Винников отрицательно покачал головой. На его бледной невыразительной физиономии, вечно сохранявшей кислое, недовольное выражение, появилась кривая, невеселая улыбка.
– Еще смешнее, – сказал он. – Не в другой изолятор, а в больницу.
– Что ты гонишь! – не поверил депутат. – Думаешь, мне бы не сообщили?
– Ты не понял, – терпеливо произнес заместитель прокурора. – Не в тюремную больничку. В клинику. В специализированную современную клинику при научно-исследовательском институте, занимающемся проблемами мозга.
– Какого еще мозга?! – раздраженно воскликнул Беглов, явно отказываясь верить то ли собеседнику, то ли собственным ушам.
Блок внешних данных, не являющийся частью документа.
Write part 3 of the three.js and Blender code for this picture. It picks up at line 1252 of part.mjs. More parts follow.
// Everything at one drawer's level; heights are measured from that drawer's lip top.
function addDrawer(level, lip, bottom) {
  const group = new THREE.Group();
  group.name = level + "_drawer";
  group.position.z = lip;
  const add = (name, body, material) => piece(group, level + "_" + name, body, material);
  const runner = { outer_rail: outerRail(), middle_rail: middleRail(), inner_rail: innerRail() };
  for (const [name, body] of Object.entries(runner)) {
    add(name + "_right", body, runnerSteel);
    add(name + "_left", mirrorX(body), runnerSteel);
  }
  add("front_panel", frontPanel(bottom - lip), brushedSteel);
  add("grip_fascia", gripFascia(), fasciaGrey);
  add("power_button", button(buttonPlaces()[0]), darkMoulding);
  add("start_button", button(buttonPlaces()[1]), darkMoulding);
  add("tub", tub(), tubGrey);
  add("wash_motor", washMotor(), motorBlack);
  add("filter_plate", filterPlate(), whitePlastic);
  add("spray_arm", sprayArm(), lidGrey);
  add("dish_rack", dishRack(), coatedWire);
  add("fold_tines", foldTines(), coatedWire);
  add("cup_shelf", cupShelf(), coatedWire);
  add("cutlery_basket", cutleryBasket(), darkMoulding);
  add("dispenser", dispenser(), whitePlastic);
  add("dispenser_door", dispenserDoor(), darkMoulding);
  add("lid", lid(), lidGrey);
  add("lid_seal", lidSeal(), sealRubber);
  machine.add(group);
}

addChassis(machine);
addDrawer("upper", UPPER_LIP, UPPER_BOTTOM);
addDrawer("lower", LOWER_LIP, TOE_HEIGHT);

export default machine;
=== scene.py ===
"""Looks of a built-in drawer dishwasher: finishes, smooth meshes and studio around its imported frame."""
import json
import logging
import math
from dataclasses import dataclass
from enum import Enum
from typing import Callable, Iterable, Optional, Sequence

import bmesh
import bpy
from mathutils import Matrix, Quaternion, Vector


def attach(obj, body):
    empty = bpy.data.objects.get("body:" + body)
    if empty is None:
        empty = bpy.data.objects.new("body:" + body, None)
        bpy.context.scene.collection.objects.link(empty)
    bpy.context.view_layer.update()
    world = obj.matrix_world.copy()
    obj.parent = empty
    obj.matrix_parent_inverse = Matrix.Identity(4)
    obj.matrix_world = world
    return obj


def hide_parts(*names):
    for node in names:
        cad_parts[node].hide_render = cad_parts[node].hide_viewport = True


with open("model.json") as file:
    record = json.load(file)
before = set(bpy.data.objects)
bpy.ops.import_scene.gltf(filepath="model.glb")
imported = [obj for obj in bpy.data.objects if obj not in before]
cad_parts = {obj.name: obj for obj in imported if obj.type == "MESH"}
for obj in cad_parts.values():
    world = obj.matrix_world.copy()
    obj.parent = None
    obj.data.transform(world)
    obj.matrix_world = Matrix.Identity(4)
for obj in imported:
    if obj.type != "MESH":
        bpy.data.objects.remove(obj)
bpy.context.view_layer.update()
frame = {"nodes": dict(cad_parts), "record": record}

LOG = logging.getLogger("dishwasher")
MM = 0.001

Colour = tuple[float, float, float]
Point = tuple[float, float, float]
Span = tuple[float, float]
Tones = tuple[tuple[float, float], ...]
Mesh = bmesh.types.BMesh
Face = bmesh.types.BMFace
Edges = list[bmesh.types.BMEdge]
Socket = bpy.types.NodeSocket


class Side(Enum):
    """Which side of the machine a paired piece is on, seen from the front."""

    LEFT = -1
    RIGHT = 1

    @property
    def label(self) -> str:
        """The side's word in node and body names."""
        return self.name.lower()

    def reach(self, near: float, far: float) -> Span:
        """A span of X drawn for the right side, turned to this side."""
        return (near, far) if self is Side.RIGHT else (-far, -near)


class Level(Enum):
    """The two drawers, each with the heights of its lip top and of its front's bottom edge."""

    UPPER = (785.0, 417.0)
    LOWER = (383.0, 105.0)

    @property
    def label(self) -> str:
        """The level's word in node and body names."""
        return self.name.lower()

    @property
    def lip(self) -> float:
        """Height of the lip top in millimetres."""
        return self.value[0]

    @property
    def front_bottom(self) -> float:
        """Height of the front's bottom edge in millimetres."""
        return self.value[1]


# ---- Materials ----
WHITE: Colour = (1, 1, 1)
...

– Головного, Илюша, – сочувственно пояснил Винников. – Какого же еще? Видишь ли, дело едва не уладилось само, без твоего… то есть без нашего вмешательства. При задержании у него изъяли пузырек с таблетками. Что за таблетки, разбираться, естественно, не стали, а он ничего по этому поводу не сказал. Зато, как я понимаю, на другие темы распространялся весьма охотно – ну, ты же помнишь, как он умеет, когда захочет.
– Помню, – кивнув, подтвердил Беглов. – Мертвого до белого каления может довести.
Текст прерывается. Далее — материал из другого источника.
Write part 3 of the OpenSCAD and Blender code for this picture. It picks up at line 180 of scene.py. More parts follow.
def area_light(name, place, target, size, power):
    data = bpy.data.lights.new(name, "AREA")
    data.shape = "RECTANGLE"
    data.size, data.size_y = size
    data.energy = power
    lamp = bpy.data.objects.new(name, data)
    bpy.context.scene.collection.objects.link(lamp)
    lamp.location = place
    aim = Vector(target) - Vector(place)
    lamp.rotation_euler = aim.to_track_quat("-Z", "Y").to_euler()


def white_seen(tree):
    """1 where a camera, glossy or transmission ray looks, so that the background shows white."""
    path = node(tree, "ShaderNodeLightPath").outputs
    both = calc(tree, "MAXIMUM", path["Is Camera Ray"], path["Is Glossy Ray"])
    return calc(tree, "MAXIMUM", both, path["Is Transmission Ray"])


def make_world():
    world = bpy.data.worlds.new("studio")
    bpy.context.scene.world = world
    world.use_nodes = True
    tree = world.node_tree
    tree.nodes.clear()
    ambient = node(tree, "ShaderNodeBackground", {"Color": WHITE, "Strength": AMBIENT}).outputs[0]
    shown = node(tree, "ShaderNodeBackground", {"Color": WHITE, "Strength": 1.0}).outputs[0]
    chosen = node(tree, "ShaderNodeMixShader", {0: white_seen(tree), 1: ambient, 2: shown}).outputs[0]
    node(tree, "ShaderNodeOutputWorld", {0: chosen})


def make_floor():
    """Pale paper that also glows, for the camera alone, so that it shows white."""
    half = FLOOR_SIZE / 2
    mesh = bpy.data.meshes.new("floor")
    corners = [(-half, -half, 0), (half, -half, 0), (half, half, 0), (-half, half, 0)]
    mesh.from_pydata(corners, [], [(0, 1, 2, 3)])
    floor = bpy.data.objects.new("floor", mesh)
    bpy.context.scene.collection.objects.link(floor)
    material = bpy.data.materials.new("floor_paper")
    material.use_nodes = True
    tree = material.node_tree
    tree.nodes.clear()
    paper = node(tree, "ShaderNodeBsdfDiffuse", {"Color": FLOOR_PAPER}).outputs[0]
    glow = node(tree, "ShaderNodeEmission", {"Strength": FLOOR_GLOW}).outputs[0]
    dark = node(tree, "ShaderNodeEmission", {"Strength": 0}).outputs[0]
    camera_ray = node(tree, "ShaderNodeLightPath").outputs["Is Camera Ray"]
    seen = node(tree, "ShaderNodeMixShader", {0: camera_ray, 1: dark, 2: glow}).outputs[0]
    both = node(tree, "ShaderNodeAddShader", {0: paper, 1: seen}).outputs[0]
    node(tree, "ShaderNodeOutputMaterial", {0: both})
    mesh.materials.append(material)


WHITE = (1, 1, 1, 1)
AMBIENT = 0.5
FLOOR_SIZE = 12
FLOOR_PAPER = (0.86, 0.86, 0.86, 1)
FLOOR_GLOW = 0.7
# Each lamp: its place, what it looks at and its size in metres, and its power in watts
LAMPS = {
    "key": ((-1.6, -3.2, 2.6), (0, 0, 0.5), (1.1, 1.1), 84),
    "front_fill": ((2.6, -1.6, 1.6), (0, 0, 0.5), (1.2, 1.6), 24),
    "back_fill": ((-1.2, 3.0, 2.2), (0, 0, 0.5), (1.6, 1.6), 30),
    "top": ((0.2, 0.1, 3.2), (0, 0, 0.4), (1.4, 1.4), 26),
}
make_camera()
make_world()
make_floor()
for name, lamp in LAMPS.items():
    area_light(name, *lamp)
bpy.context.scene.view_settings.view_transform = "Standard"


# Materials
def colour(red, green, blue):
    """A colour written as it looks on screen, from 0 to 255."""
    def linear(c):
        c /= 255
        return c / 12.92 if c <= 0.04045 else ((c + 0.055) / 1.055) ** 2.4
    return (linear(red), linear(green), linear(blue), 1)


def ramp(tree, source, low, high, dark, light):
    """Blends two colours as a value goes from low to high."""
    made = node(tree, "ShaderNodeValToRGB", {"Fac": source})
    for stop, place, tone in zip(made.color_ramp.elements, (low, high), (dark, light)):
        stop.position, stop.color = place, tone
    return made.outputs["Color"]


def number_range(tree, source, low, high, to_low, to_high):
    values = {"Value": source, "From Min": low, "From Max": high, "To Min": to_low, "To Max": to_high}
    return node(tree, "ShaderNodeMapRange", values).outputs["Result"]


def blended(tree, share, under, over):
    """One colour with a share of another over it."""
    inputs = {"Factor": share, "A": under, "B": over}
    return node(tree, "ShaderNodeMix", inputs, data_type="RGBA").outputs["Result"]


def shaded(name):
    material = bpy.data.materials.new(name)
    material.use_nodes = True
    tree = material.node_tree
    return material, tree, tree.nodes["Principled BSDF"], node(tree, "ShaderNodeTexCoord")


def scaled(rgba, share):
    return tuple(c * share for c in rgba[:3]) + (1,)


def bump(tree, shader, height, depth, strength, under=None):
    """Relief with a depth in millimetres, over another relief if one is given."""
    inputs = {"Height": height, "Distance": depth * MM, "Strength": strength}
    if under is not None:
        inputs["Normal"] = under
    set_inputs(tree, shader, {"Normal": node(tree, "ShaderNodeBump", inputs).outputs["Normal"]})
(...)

– Вот именно. Короче, один из оперативников по дороге не утерпел и дал ему по башке. Легонько, без фанатизма, просто чтобы привести в чувство, напомнить, где и в каком качестве он находится. А он возьми да и затей ласты клеить – прямо там, в машине.
– Закосил? – с живым интересом человека, не раз проделывавшего подобные трюки, спросил народный избранник.
– Да то-то, что нет! Если бы те, кто его брал, пришли к такому выводу, мы сейчас не слонялись бы по лесу с этими дурацкими ружьями, а пили коньяк на его могилке. Но его скрутило по-настоящему – так, что даже фээсбэшников проняло. Потом ему повезло еще раз: врачам «скорой» удалось ненадолго привести его в сознание, и он сумел назвать им диагноз: неоперабельная опухоль мозга. Сейчас этот диагноз проверяют и уточняют, но, судя по всему, он полностью соответствует действительности. Если так, жить ему осталось недолго, от силы пару месяцев. Поэтому его срочно отвезли в лучшую клинику, и там профессора и академики с него буквально пылинки сдувают – что самое смешное, за казенный счет, потому что наш генеральный все еще надеется получить от него какие-то ценные показания. Его собственное дело до суда уже не довести, это ежу понятно, но старик рассчитывает, что перед смертью Француз сдаст ему пару-тройку своих бывших партнеров и конкурентов.